Hearing Larson say he doesn’t think other top drivers are gunning for him is interesting, as he’s clearly been the driver to beat after Hamlin opened the season as a top-five machine before cooling slightly and remaining winless to present day.

Perhaps drivers have finally adjusted to the fickle nature of a 10-race, elimination-style format, knowing anything is possible and a season’s fortune can turn on a dime. Perhaps the top talent is just that — top talent — because focusing on things beyond one’s control, such as what other drivers are doing, only serves as a distraction from the ultimate goal.

That doesn’t mean they haven’t noticed what Larson has put in the books so far, just that the slate is now wiped clean to a degree, the focus turns forward and it’s anyone’s ballgame.

“Certainly the last 12-13 races (the No. 5 team has) been on top of their game,” said Hamlin. “Kyle’s been on top of his game and really evolved as a driver. He’s gotten better at all different types of race tracks and they’ve got super-fast race cars. Doesn’t matter whether it’s road courses or 550 (horsepower tracks) but I believe we’re slowly creeping in on that and I believe that we’re a team that is just as dangerous on all different types of race tracks.

“Ultimately, yeah, we’ll need to beat him in the end, and I wish we could race these last 10 races out like the regular season has been going; so tight back and forth these last six, seven weeks. It’s a reset now and it’s a three-race season. You’re not really racing him until the final race if he makes it and I make it. You’re racing that cut line.”

If he makes it.

That’s almost all you need to know right there.

Hendrick Motorsports has been sensational as a whole this year, and with its four cars comprising a quarter of the playoff field it seems extremely unlikely at least one of them won’t be competing in the Championship 4. It’s even possible one of Larson’s teammates — last year’s champion, for instance — could knock him out.

“It’s definitely unique, for sure. But I think we’ve all — a lot of us have been around racing long enough, have been doing it long enough, to kind of understand how that dynamic works,” 2020 champion Chase Elliott said Tuesday. “At the end of the day, I feel like for Mr. Hendrick especially, he’s done a lot for the sport, he’s changed a lot of people’s lives in the sport, mine included. If his cars are racing against each other for a championship, I think he deserves that.

” … I’m for it. And it really doesn’t matter who you’re racing against, you just hope you’re around at the end of this thing and have a shot. … Like, a lot of these teams have four cars. If you’re at a solid organization, there’s a good chance you’re going to be racing against your teammates for big moments, big opportunities. Ultimately, I think it’s a good thing. It means we’re at a great organization and you have a chance to win and have won some races.”

It could be Larson alone in the Championship 4. It could be Larson vs. Elliott. Heck, it could even be Alex Bowman (three wins) and/or William Byron (series-best top-10 streak from Miami to Dover).
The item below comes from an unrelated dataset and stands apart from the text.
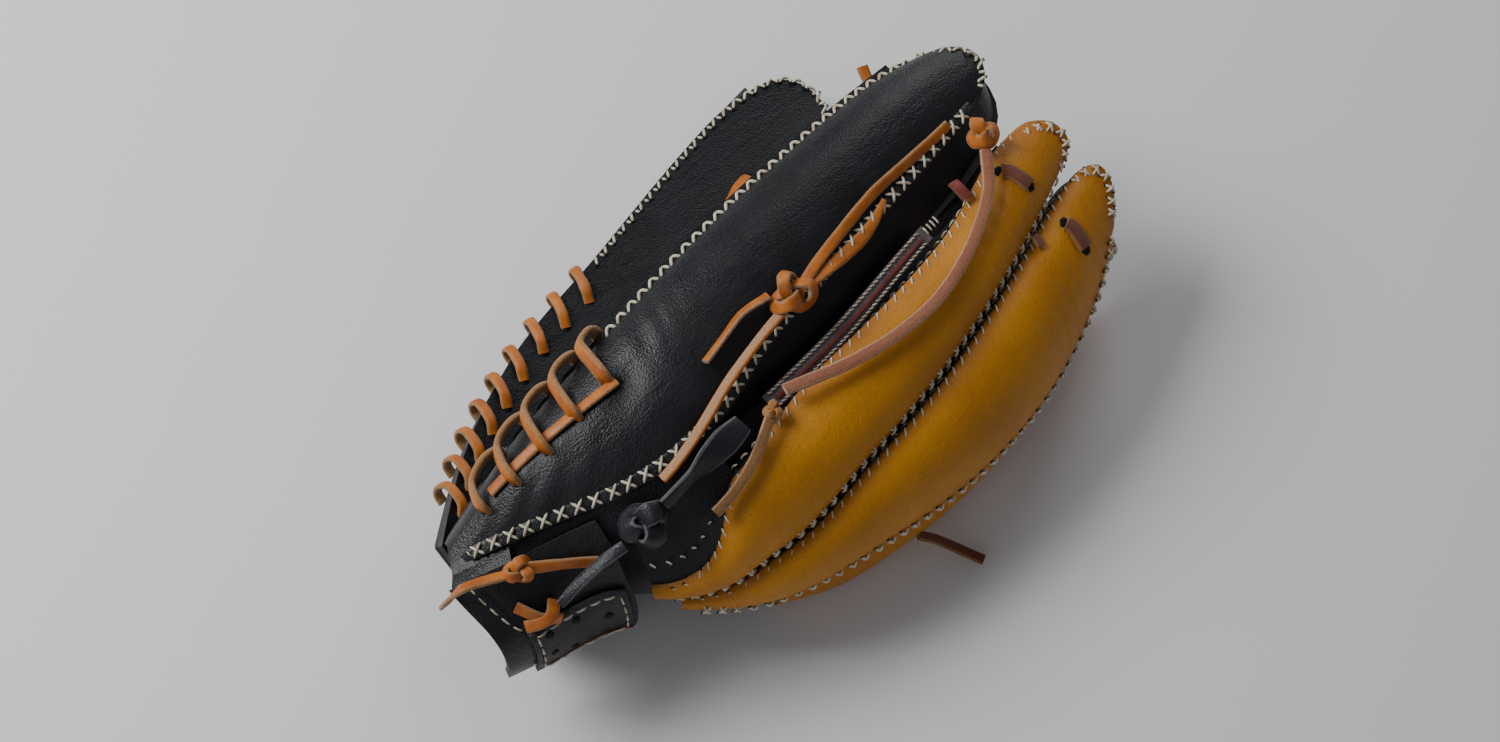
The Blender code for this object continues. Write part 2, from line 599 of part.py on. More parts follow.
    # the leather thong tied over the wrist
    knot("wrist_thong_knot", skin(1.14, -92, 21.4), 17.0, skin(1.12, -90, 1) - skin(1.12, -90, 0),
         "black_leather")
    tail("wrist_thong_up", on_skin([(1.04, -80.5, 20.4), (1.0, -74, 20.6), (0.95, -63, 20.6), (0.92, -49, 20.2)]),
         diameter=5.0, mat="black_leather")
    tail("wrist_thong_down", on_skin([(1.26, -104, 20.8), (1.36, -114, 21.4), (1.5, -124, 21.8), (1.7, -133, 22.4)]),
         diameter=5.0, mat="black_leather")
    knot("wrist_lace_knot", skin(1.12, -137, 22.6), 10.0, skin(1.12, -137, 1) - skin(1.12, -137, 0))
    surface_lace("wrist_lace", [(1.16, -130.5, 19.4), (1.24, -123, 18.3), (1.36, -114, 17.4)], step=5)
    tail("wrist_lace_tail", on_skin([(1.1, -144.5, 22.6), (1.08, -151, 24.4), (1.1, -158, 25.8)])
         .tolist() + [[-171.0, 6.0, 70.0]], diameter=3.6)
    surface_lace("wrist_cross_lace", [(1.6, -146, 20.6), (1.8, -142, 20.4), (2.02, -138, 20.0)], step=5)

    # the end of the index lace, lying on the ground
    tail("index_lace_tail", [(-7, -87.5, 25.2), (-2, -92, 21), (1.5, -96.5, 17.4), (4.5, -101.5, 14.6),
                             (8.5, -110, 12.2)], diameter=3.6)


def settle():
    """Put the glove on the ground with its footprint centred."""
    low = np.full(3, 1e9)
    high = -low
    for item in BUILT:
        if item.type != "MESH":
            continue
        co = np.array([v.co for v in item.data.vertices])
        low = np.minimum(low, co.min(0))
        high = np.maximum(high, co.max(0))
    move = -np.array([(low[0] + high[0]) / 2, (low[1] + high[1]) / 2, low[2]])
    for item in BUILT:
        if item.type == "MESH":
            for v in item.data.vertices:
                v.co = v.co.__class__(tuple(np.array(v.co) + move))
        else:
            for point in item.data.splines[0].points:
                place = np.array(point.co)
                place[:3] += move
                point.co = tuple(place)
    print("SETTLE", move / MM, "SIZE", (high - low) / MM)
    print("HINGE", [(np.array(p) + move / MM).round(2).tolist() for p in (HINGE_A, HINGE_B)])


build()
settle()
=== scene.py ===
import math

import bpy
import numpy as np
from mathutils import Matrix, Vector


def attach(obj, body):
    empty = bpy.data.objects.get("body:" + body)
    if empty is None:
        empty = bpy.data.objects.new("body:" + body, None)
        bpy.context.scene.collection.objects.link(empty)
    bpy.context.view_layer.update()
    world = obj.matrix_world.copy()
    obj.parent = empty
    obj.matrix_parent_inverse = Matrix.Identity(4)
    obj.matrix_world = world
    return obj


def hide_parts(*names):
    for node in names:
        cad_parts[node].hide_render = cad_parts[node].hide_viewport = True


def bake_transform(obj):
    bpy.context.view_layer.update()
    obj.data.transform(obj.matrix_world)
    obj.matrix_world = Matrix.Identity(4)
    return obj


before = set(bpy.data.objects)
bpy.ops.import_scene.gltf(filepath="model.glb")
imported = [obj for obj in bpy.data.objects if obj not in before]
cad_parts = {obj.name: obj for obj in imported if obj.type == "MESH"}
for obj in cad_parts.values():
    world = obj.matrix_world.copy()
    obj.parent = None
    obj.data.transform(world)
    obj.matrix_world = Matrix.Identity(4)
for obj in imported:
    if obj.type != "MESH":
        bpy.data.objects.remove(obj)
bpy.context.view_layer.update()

# ------------------------------------------------------------------ the curved surface (mm)
STATION_X = np.array([-150.0, -115.0, -70.0, -10.0, 60.0, 130.0])
RAILS = np.array([
    [(26, 64), (32, 82), (35, 96), (41, 102), (45, 100), (46, 92)],
    [(6, 64), (-6, 74), (-26, 84), (-29, 86), (-20, 84), (-8, 77)],
    [(-6, 56), (-18, 60), (-53, 57), (-61, 66), (-49, 70), (-28, 66)],
    [(-8, 46), (-22, 46), (-55, 40), (-74, 45), (-73, 48), (-50, 50)],
    [(-2, 36), (-14, 30), (-44, 22), (-56, 20), (-52, 21), (-32, 28)],
    [(14, 32), (20, 24), (30, 22), (42, 22), (52, 22), (58, 24)],
    [(34, 48), (61, 38), (83, 30), (95, 28), (107, 29), (114, 29)],
], float)
HALVES_U = (3.5, 3.95, 4.15, 4.12, 4.0, 4.0)
MOVE = np.array([9.435, -8.406, -6.992])       # from these coordinates to the row frame
LANE_X = (-150.0, -100.0, -60.0, -10.0, 60.0, 130.0)
FINGERS = {
    "pinky": dict(left=(0.03,) * 6, right=(0.78, 0.92, 0.85, 0.70, 0.67, 0.62),
                  start=-150.0, tip=137.0, bl=5.4, br=12.0, crown=17.0, palm=(0.0, 0.92)),
    "ring": dict(left=(2.3, 2.3, 1.15, 1.0, 1.07, 0.8), right=(2.6, 2.6, 1.95, 1.86, 1.96, 1.92),
                 start=-100.0, tip=141.0, bl=12.0, br=12.0, crown=18.0, palm=(1.02, 2.0)),
    "middle": dict(left=(2.64, 2.64, 2.05, 1.97, 2.07, 2.03), right=(2.74, 2.72, 2.76, 2.94, 3.08, 2.92),
                   start=-92.0, tip=145.0, bl=12.0, br=15.5, crown=18.0, palm=(2.08, 2.98)),
    "index": dict(left=(3.2, 3.2, 3.2, 3.25, 3.26, 3.1), right=(3.86, 3.86, 3.88, 3.9, 3.88, 3.86),
                  start=-62.0, tip=139.0, bl=10.5, br=11.5, crown=16.6, palm=(3.06, 3.95)),
    "thumb": dict(left=(5.1, 5.1, 5.1, 5.12, 5.12, 5.1), right=(5.97,) * 6,
                  start=-112.0, tip=114.0, bl=11.0, br=5.4, crown=18.0, palm=(5.03, 6.0)),
}
TIP_ROUND = 20.0
RNG = np.random.default_rng(7)
MM = 0.001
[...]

You just don’t know, and fate doesn’t play favorites.

Another note worth mentioning: only one of the tracks Larson has won at this season (Las Vegas) appears again the rest of the way, and it’s relatively early on as the Round of 12 opener. It’s potentially a dire need for him to be successful in that race, with a pair of wild cards in Talladega Superspeedway and the Charlotte Motor Speedway Roval (which Larson hasn’t raced on since 2019) making up the back two-thirds of the Round of 12. He hasn’t raced on Bristol (Round of 16 cutoff) without dirt since ’19, too.

Nearly all of the remaining tracks appeared on the schedule earlier in the year, with all of the repeats ending with a current playoff driver in Victory Lane: Darlington (Martin Truex Jr.), Richmond (Bowman), Bristol, albeit dirt (Joey Logano), Las Vegas (Larson), Talladega (Brad Keselowski), Kansas (Kyle Busch), Martinsville (Truex), Phoenix (Truex). Texas (Round of 8 opener) hosted the All-Star Race, which Larson did win.
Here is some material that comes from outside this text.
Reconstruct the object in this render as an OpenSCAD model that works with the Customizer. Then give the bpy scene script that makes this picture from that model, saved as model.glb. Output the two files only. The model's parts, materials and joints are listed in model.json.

His competitors know he’ll be tough to beat despite some of the factors working against him.

They also know a team, when the pressure ramps up, can just as easily beat itself.

“Larson obviously is a top talent. We’ve all known that for a long time,” said 2015 champ Kyle Busch. ” … I think they won Vegas was their first one, so he’s been right there all season long and been competitive and fast, and probably could’ve had a few more wins. I think we stole one from him at Kansas; they lost one on the last corner of the last lap at Pocono, so things could’ve looked a hell of a lot worse for the rest of us if he had a few more wins under his belt with the playoff points. It is what it is, but we all know that he’s going to be a force to be reckoned with and it’s just going to be a matter of who are the other three that join him in the (Championship 4).
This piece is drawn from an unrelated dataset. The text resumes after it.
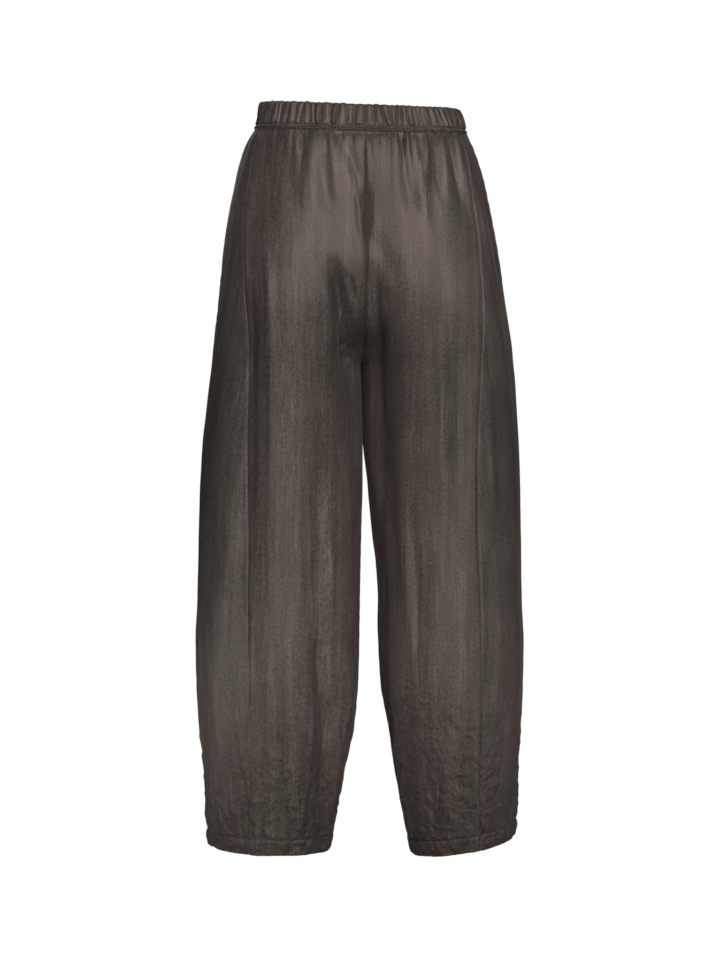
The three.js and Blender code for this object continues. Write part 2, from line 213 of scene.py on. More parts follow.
PANEL_TOP = -16.3
TURNING_ROWS = [-14.7, -15.3, -15.9]
TURNING_SET_IN = 2.3
HEM = -922.0
HEM_DEPTH = 20.0
WAIST_SIDE = 5.0
WAIST_BACK = 5.0
WAIST_FRONT = 16.0
WAIST_TILT = 2.6
WAIST_FADES = -130.0
HEM_SLOPE = {"left": 0.04, "right": 0.17}
HEM_SLOPE_STARTS = -700.0
CLOTH = 1.1
HEM_CLOTH = 2.2
SEAM_HALF_GAP = 0.015
MIDDLE_SEAM_LAP = 0.15
POCKET_TOP = -28.0
POCKET_BOTTOM = -160.0
POCKET_MOUTH = 3.2
PANELS = ("back", "side", "front")
GRAIN_LINE = 95.0
PANEL_STEP = {"back": 2.2, "side": 2.5, "front": 2.5}
EDGE_STEPS = np.array([0.0, 0.7, 1.5, 2.5, 4.0, 6.0, 8.5])


def smooth(t):
    u = np.clip(t, 0.0, 1.0)
    return u * u * (3 - 2 * u)


def table_curve(name):
    """A smooth curve down one column of SECTIONS that never overshoots its rows."""
    x = -SECTIONS[:, 0]
    y = SECTIONS[:, SECTION_COLUMNS.index(name)]
    slope = np.diff(y) / np.diff(x)
    before, after = slope[:-1], slope[1:]
    same = before * after > 0
    inner = np.where(same, 2 * before * after / np.where(same, before + after, 1.0), 0.0)
    tangent = np.concatenate([[slope[0]], inner, [slope[-1]]])

    def at(z):
        here = np.clip(-np.asarray(z, dtype=float), x[0], x[-1])
        i = np.clip(np.searchsorted(x, here, side="left") - 1, 0, len(x) - 2)
        h = x[i + 1] - x[i]
        t = (here - x[i]) / h
        return (
            (1 + 2 * t) * (1 - t) ** 2 * y[i] + t * (1 - t) ** 2 * h * tangent[i]
            + t * t * (3 - 2 * t) * y[i + 1] + t * t * (t - 1) * h * tangent[i + 1]
        )

    return at


section_curves = {name: table_curve(name) for name in SECTION_COLUMNS}


def leg_section(leg, z):
    """The section of one leg at heights z, as columns of numbers."""
    z = np.asarray(z, dtype=float)[:, None]
    side = leg.capitalize()
    out = section_curves["out" + side](z)
    inner = section_curves["in" + side](z)
    back = section_curves["back"](z)
    front = section_curves["front"](z)
    down = np.maximum(0.0, (RISE_CURVE_TOP - z) / (RISE_CURVE_TOP - CROTCH))
    reach = np.sqrt(np.maximum(0.0, 1 - down ** RISE_CURVE_POWER))
    soft = 1 - smooth((RISE_CURVE_TOP - z) / (RISE_CURVE_TOP - GRAIN_SETTLES))
    valley = VALLEY_DEPTH * smooth((VALLEY_FROM - z) / (VALLEY_FROM - VALLEY_TO))
    return {
        "z": z,
        "out": out,
        "inner": inner,
        "back": back,
        "front": front,
        "peak": inner + (out - inner) * section_curves["peak"](z),
        "seamBack": (1 + valley / back) * reach,
        "seamFront": (1 - valley / front) * reach,
        "grainBack": (1 + valley / back) * soft,
        "grainFront": (1 - valley / front) * soft,
        "seams": (
            np.full_like(z, -90.0),
            section_curves["backSeam" + side](z),
            section_curves["frontSeam"](z),
            np.full_like(z, 270.0),
        ),
    }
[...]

“And look, the wheels can fall off of it at any time. I’ve been there and done that. Look at the 2008 playoffs and I think there was another year where I got wrecked at Talladega and that took us out of the championship right there, so anything can happen. But those guys certainly have just got to be weighing their options as to limiting their mistakes.”

Nobody knows what’s to come over the next 10 weeks — but, if history has taught us anything, we know it won’t be a cakewalk for Kyle Larson.